Evidemment une partie du potentiel boursier de long terme a déjà été absorbée par le marché. UBS privilégie désormais BAE Systems et Dassault Aviation par rapport aux autres titres pour miser sur la Défense La banque suisse considère que Thales est bien positionné à long terme mais juge que cet atout se reflète déjà dans le cours de l'entreprise.
Absence de soutien de la Commission européenne
Dernier changement notable provoqué par le conflit: la mise en sommeil des pressions et initiatives européennes pour créer une taxonomie sociale, c'est-à-dire une nomenclature pour orienter les investisseurs vers les produits considérés comme socialement "soutenables" ou un écolabel européen, qui mettraient à mal la défense.
"La Commission européenne et les Etats-membres ont, à plusieurs reprises, déclaré en 2022 qu’il fallait à la fois emmener l’économie vers la transition écologique, mais également financer l’industrie de défense, sans qu’une de ces deux priorités se fasse au détriment de l’autre", expliquait en janvier Bertrand Delcaire, directeur des relations investisseurs chez Thales. "Pour cette raison, le secteur de la défense est optimiste sur le fait que la mise en place de règles excluant la Défense des investissements durables n’aboutira pas ", poursuivait-il.

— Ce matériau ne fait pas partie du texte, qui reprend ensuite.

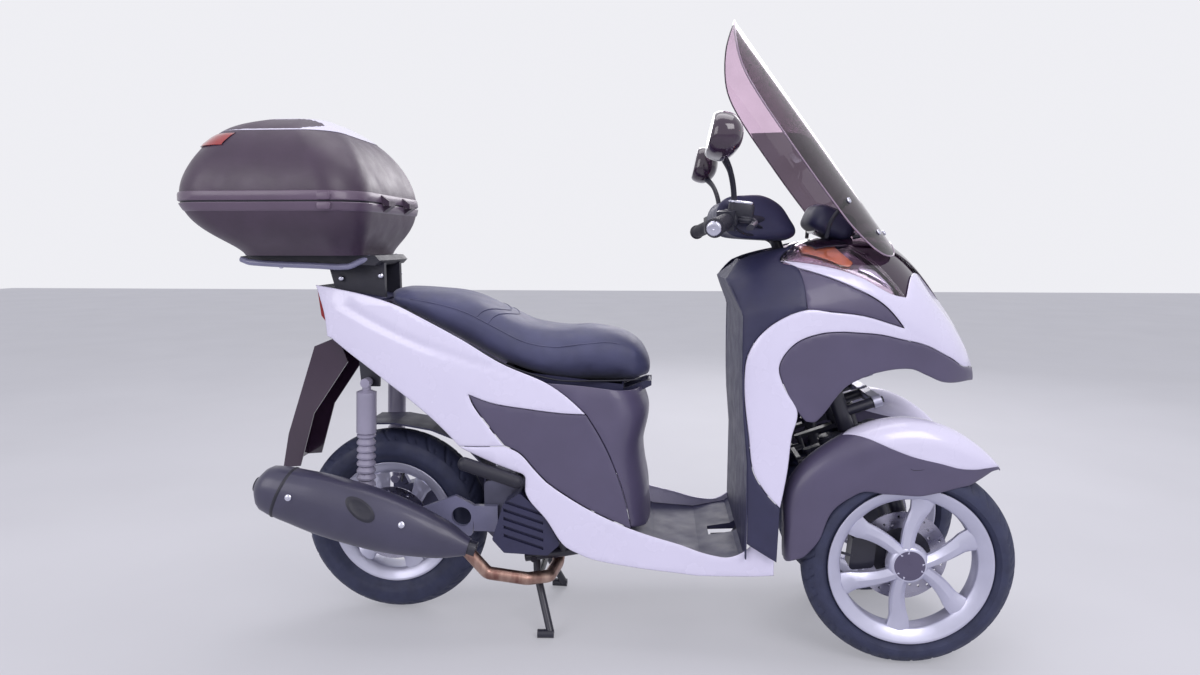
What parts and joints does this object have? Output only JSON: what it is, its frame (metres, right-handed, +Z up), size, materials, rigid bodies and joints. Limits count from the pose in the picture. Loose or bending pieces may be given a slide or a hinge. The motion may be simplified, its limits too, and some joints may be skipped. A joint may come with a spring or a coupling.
{
  "type": "leaning reverse trike scooter",
  "caption": "Leaning three-wheeled scooter with two front wheels, tall screen, step-through floor, stepped seat and top box, on its centre stand.",
  "frame": {"origin": "centre of the footprint's bounding box, on the floor", "axes": "+X forward, +Y to the rider's left, +Z up"},
  "size_m": [2.0086, 0.796, 1.552],
  "materials": {
    "frame_steel": "satin black",
    "white_panel": "gloss",
    "dark_panel": "satin",
    "navy_plastic": "matte",
    "seat_cover": "matte",
    "alloy": "painted silver",
    "engine_alloy": "cast",
    "tyre": "matte",
    "muffler": "satin",
    "pipe": "heat tinted",
    "lens": "clear",
    "red_lens": "gloss",
    "smoked": "smoked",
    "case": "satin"
  },
  "bodies": {
    "body": {"frame_tubes": "frame_steel", "engine_block": "engine_alloy", "transmission_case": "engine_alloy", "radiator_cover": "navy_plastic", "swingarm": "alloy", "exhaust_pipe": "pipe", "muffler": "muffler", "rear_shocks": "frame_steel", "lower_cowl": "dark_panel", "headlamp": "lens", "front_cowl": "dark_panel", "front_lamps": "lens", "cowl_inserts": "dark_panel", "side_bands": "white_panel", "leg_shield": "navy_plastic", "leg_shield_wall": "navy_plastic", "peg_brackets": "frame_steel", "tail_panels": "white_panel", "side_skirts": "white_panel", "side_covers": "dark_panel", "seat_front_cover": "dark_panel", "footboard": "navy_plastic", "seat_bin": "navy_plastic", "tail_cover": "navy_plastic", "tail_lamp": "red_lens", "rear_fender": "dark_panel", "rear_hugger": "navy_plastic", "top_box_carrier": "frame_steel", "top_box_base": "case", "windscreen": "smoked", "instrument_panel": "navy_plastic"},
    "seat": {"seat": "seat_cover"},
    "lid": {"top_box_lid": "case"},
    "steering": {"handlebar": "frame_steel", "bar_cover": "navy_plastic", "mirrors": "dark_panel"},
    "track_stud": {"track_stud": "frame_steel"},
    "track_rod": {"track_rod": "frame_steel"},
    "upper_arm": {"upper_arm": "alloy"},
    "lower_arm": {"lower_arm": "alloy"},
    "rear_wheel": {"rear_rim": "alloy", "rear_tyre": "tyre"},
    "centre_stand": {"centre_stand": "frame_steel"},
    "side_stand": {"side_stand": "frame_steel"},
    "side_rod_right": {"side_rod_right": "frame_steel"},
    "fork_right": {"fork_right": "frame_steel", "fender_right": "dark_panel"},
    "front_wheel_right": {"front_rim_right": "alloy", "front_tyre_right": "tyre"},
    "side_rod_left": {"side_rod_left": "frame_steel"},
    "fork_left": {"fork_left": "frame_steel", "fender_left": "dark_panel"},
    "front_wheel_left": {"front_rim_left": "alloy", "front_tyre_left": "tyre"}
  },
  "joints": [
    {"name": "steer", "type": "hinge", "parent": "body", "child": "steering", "pos_m": [0.60312, 0, 0.6], "axis": [-0.342, 0, 0.9397], "range_deg": [-35, 35]},
    {"name": "stud_turn", "type": "hinge", "parent": "steering", "child": "track_stud", "pos_m": [0.50445, 0, 0.56409], "axis": [-0.342, 0, 0.9397], "range_deg": [-35, 35]},
    {"name": "track_rod_lean", "type": "hinge", "parent": "track_stud", "child": "track_rod", "pos_m": [0.6339, 0, 0.51543], "axis": [0.9397, 0, 0.342], "range_deg": [-63.5, 63.5]},
    {"name": "lean", "type": "hinge", "parent": "body", "child": "upper_arm", "pos_m": [0.65264, 0, 0.69784], "axis": [0.9397, 0, 0.342], "range_deg": [-63.5, 63.5]},
    {"name": "lower_arm_lean", "type": "hinge", "parent": "body", "child": "lower_arm", "pos_m": [0.68034, 0, 0.62172], "axis": [0.9397, 0, 0.342], "range_deg": [-63.5, 63.5]},
    {"name": "side_rod_right_lean", "type": "hinge", "parent": "upper_arm", "child": "side_rod_right", "pos_m": [0.65264, -0.115, 0.69784], "axis": [0.9397, 0, 0.342], "range_deg": [-63.5, 63.5]},
    {"name": "fork_right_steer", "type": "hinge", "parent": "side_rod_right", "child": "fork_right", "pos_m": [0.60312, -0.115, 0.6], "axis": [-0.342, 0, 0.9397], "range_deg": [-35, 35]},
    {"name": "front_wheel_right_turn", "type": "hinge", "parent": "fork_right", "child": "front_wheel_right", "pos_m": [0.7535, -0.1925, 0.25], "axis": [0, 1, 0], "continuous": true},
    {"name": "side_rod_left_lean", "type": "hinge", "parent": "upper_arm", "child": "side_rod_left", "pos_m": [0.65264, 0.115, 0.69784], "axis": [0.9397, 0, 0.342], "range_deg": [-63.5, 63.5]},
    {"name": "fork_left_steer", "type": "hinge", "parent": "side_rod_left", "child": "fork_left", "pos_m": [0.60312, 0.115, 0.6], "axis": [-0.342, 0, 0.9397], "range_deg": [-35, 35]},
    {"name": "front_wheel_left_turn", "type": "hinge", "parent": "fork_left", "child": "front_wheel_left", "pos_m": [0.7535, 0.1925, 0.25], "axis": [0, 1, 0], "continuous": true},
    {"name": "rear_wheel_turn", "type": "hinge", "parent": "body", "child": "rear_wheel", "pos_m": [-0.5565, 0, 0.2565], "axis": [0, 1, 0], "continuous": true},
    {"name": "centre_stand_fold", "type": "hinge", "parent": "body", "child": "centre_stand", "pos_m": [-0.1615, 0, 0.195], "axis": [0, 1, 0], "range_deg": [0, 80]},
    {"name": "side_stand_swing", "type": "hinge", "parent": "body", "child": "side_stand", "pos_m": [-0.0865, 0.178, 0.205], "axis": [0, -1, 0], "range_deg": [0, 95]},
    {"name": "seat_lift", "type": "hinge", "parent": "body", "child": "seat", "pos_m": [0.1335, 0, 0.65], "axis": [0, 1, 0], "range_deg": [0, 62]},
    {"name": "lid_lift", "type": "hinge", "parent": "body", "child": "lid", "pos_m": [-0.5205, 0, 1.106], "axis": [0, 1, 0], "range_deg": [0, 90]}
  ],
  "couplings": [
    {"joint": "stud_turn", "follows": "steer", "ratio": -1},
    {"joint": "track_rod_lean", "follows": "lean", "ratio": 1},
    {"joint": "lower_arm_lean", "follows": "lean", "ratio": 1},
    {"joint": "side_rod_right_lean", "follows": "lean", "ratio": -1},
    {"joint": "fork_right_steer", "follows": "steer", "ratio": 1},
    {"joint": "side_rod_left_lean", "follows": "lean", "ratio": -1},
    {"joint": "fork_left_steer", "follows": "steer", "ratio": 1}
  ]
}
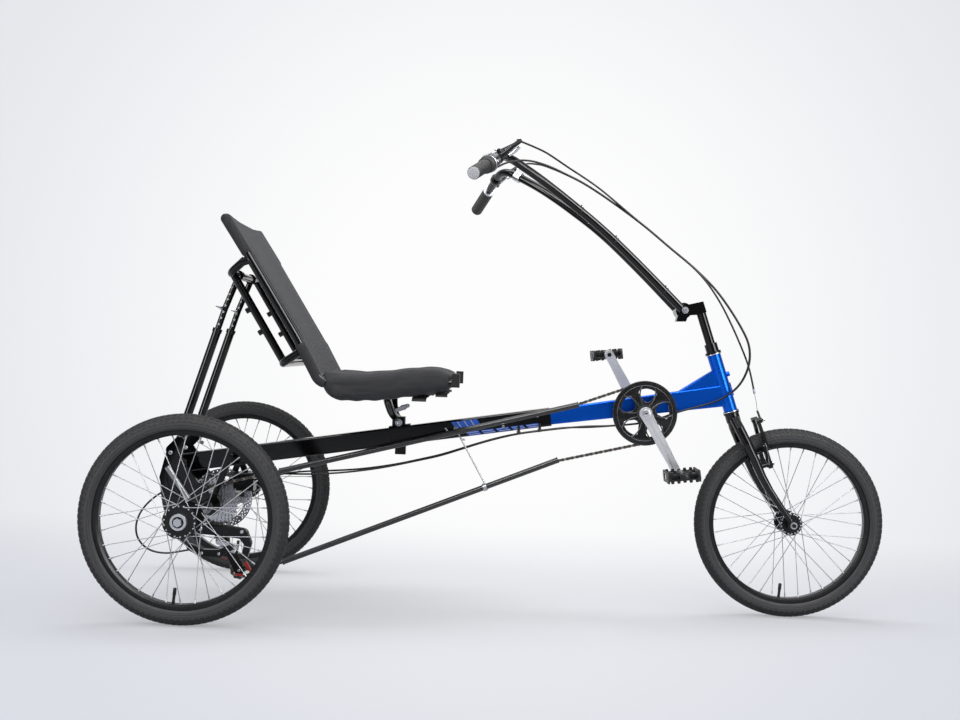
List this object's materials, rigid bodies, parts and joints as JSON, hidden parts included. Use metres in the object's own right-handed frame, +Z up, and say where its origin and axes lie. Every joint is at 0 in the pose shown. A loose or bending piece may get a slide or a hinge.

"Toutefois, l’absence de soutien clair et explicite de la Commission européenne n’aide pas beaucoup l’industrie de défense, car en Europe, trop de grands investisseurs institutionnels préfèrent encore rester à l’écart du de ce secteur", ajoutait Bertrand Delcaire. "Même si progressivement des investisseurs se rendent compte qu’exclure la défense de leurs investissements ESG s’avère incohérent avec le besoin de protéger les nations européennes ", nuançait-il.